Died On This Date (April 9, 2011) Randy Wood / Founder Of Dot Records & Ranwood Records
Randy Wood
March 30, 1917 – April 9, 2011
Randy Wood was a successful music industry executive who is perhaps best remembered for being the man behind Dot Records. Wood had just returned home after serving in World War II when he opened an appliance store in Gallatin, TN. When he started music – mostly pop and classical albums – young customers began coming in, but asking for the rhythm & blues records they heard on a powerful station from faraway Nashville, Tennessee. Wood quickly realized there was a need for a mail-order record business, and 78RPM was born. By sponsoring a show on that Nashville station, WLAC-AM, spots for Randy’s Record Shop’s mail-order services could be heard clear across the United States and beyond.
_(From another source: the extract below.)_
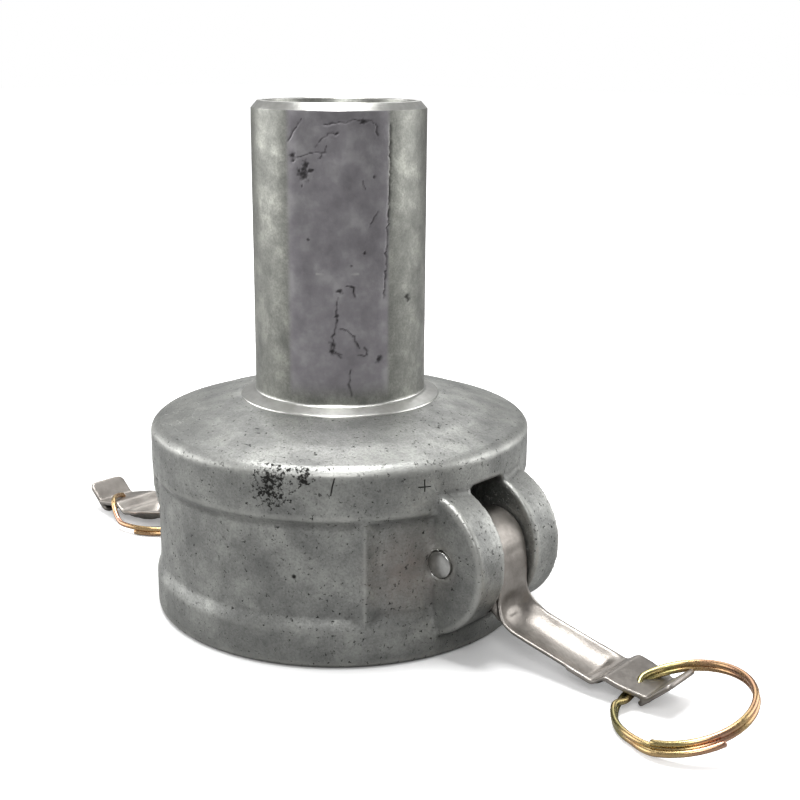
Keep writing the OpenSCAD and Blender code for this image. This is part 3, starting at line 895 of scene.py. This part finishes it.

With the income he was realizing from orders, Wood soon launched Dot Records out of the store. The label quickly turned a profit as Wood figured out that white performers singing watered-down R&B songs was a recipe for success. His artists like Pat Boone were turning songs by Little Richard and Fats Domino into pop hits while helping to further popularize the R&B singers as well. Others he signed to Dot included Lawrence Welk, Tab Hunter, Debbie Reynolds, and the Mills Brothers. The label was one of the most successful independent record companies of its time. In 1968, Wood partnered with Welk to launch Ranwood Records in order to release records by artists mostly associated with the Lawrence Welk Show. Welk purchased the label from Wood in 1979. Randy Wood passed away on April 9, 2011. He was 94.